Create a barplot showing the number of airports per hemisphere.

df['hemisphere'] = np.where(df['latitude'] < 0, 'southern', 'northern')
df.head()
name latitude longitude iata_code country hemisphere
0 Sahnewal 30.85 75.96 LUH IN northern
1 Solapur 17.63 75.93 SSE IN northern
2 Birsa Munda 23.32 85.32 IXR IN northern
3 Ahwaz 31.34 48.75 AWZ IR northern
4 Gwalior 26.29 78.22 GWL IN northern
# create barplot here
fig, ax = plt.subplots(figsize=(10, 8))
df.groupby('hemisphere')['name'].nunique().sort_values(ascending = False).plot(kind='bar')
plt.xticks(rotation=0)
plt.show()
../../_images/01_pd_mplt_24_0.png

Step 8: Plot all airports and per hemisphere

Using longitude as the x axis and latitude as the y axis, we can plot the airports in their approximate geographic location. Make a scatterplot from the df dataframe and use plt.show() to display it.
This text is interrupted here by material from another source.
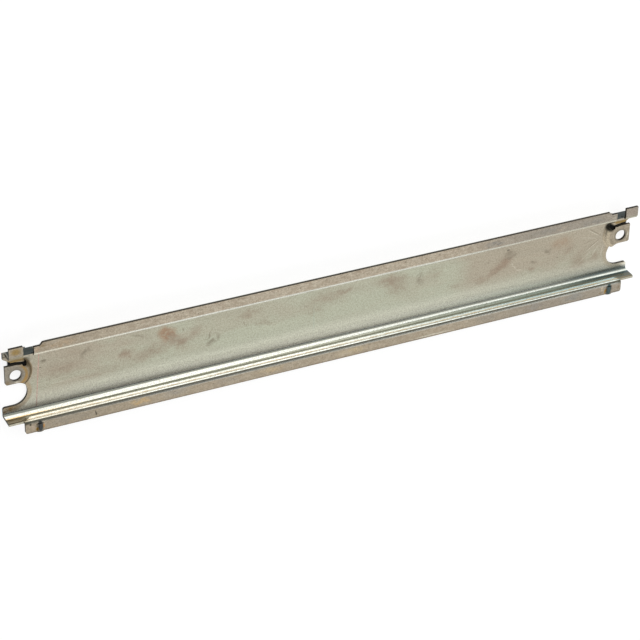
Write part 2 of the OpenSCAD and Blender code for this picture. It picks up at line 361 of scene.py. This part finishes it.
# Sharp, on the screw pads; beside the right hole, a painted highlight arc and a painted shade at
# the hole's edge
PAD_MARKS = [
    (-121.0, 1.2, 1.4, 1.4, 0, 0.1, 0.6, UMBER),
    (-114.4, 1.6, 1.0, 2.2, -20, 0.2, 0.6, linear(170, 132, 74)),
    (-117.6, 1.0, 1.2, 0.4, 0, 0.3, 0.8, LIGHT),
    (120.9, 3.4, 0.35, 1.7, -8, 0.3, 0.85, LIGHT),
    (118.9, 2.4, 0.4, 1.4, -30, 0.3, 0.6, DARK),
    (117.6, 1.0, 2.6, 0.35, 10, 0.3, 0.5, linear(190, 176, 152)),
]


def field(g, place, marks, color, mask):
    """Lays elliptical marks over a colour; place is the vector (x, y, 1).

    Two dot products give a point's place in the ellipse. They need no change between
    colours, vectors and numbers, which keeps the marks' nodes one after the other: with too
    many values waiting at once, the renderer draws the whole material black.
    """
    for x, y, half_l, half_w, turn, edge, strength, tint in marks:
        c, s = math.cos(math.radians(turn)), math.sin(math.radians(turn))
        long_axis = (c / half_l, s / half_l, -(c * x + s * y) / half_l)
        short_axis = (-s / half_w, c / half_w, (s * x - c * y) / half_w)
        a, b = (g.vector("DOT_PRODUCT", place, axis) for axis in (long_axis, short_axis))
        far = g.vector("LENGTH", g.join(X=a, Y=b))
        share = g.mul(g.ramp(far, MARK_RIM, edge, 0.0, strength), mask)
        color = g.mix(share, color, tint)
    return color


# ---------------------------------------------------------------- the steel
FLANGE_TOP = 7.5
# Points that both ends share, as distance from the rail's middle, and y
HOLE = (118, 3.7)
NOTCH = (118.5, -4.5)
SLIT_END = (113.7, 7.6)
# Dots of painted corner shade in the two recesses of the upper wall, as x and z
CORNER_SHADE_SPOTS = [(-112.9, 6.3), (116.1, 5.5)]
# In the photograph, a millimetre up in z looks like this much less in y
Z_AS_Y = 0.694
# A thin line across the left end leans by this much x for each y
DRAW_LEAN = 0.083
# The noise shifts the soft marks by up to this much each way
WANDER = 2.3
# What is added to the unit normal's z where it leans upwards
LEAN_BAND_LOW = 0.7
LEAN_BAND_HIGH = 0.62
LEAN_UPPER_BEND = 3.0
LEAN_RIGHT_STEP = 2.5
BUMP_STRENGTH = 0.3
BUMP_DISTANCE_M = 0.00004
DULL_ROUGHNESS = 0.55
FLANGE_ROUGHNESS = 0.44
WEB_ROUGHNESS = 0.4
WALL_ROUGHNESS = 0.2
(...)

df.plot(kind="scatter", x="longitude", y="latitude", alpha=0.4, figsize=(1,7))
plt.show()

Make a scatterplot from sh_df Dataframe that plots just the airports in the southern hemisphere. Add the ylim() specification to make sure you plot the whole world and it doesn’t get distorted. You can also try it with the northern hemisphere.

sh_df.plot(kind="scatter", x="longitude", y="latitude", alpha=0.4, figsize=(12,7))
plt.ylim(-60, 80)
plt.show()

Add some color to the world by mapping the color of the points on the scatterplot to their latitude.

df.plot(kind="scatter", x="longitude", y="latitude",
    c="latitude", cmap=plt.get_cmap("jet"),
    colorbar=True, alpha=0.4, figsize=(15,7),
)
plt.legend()
plt.show()

That’s it! Nice job :)

Keep going and learning more with pandas, numpy and matplotlib!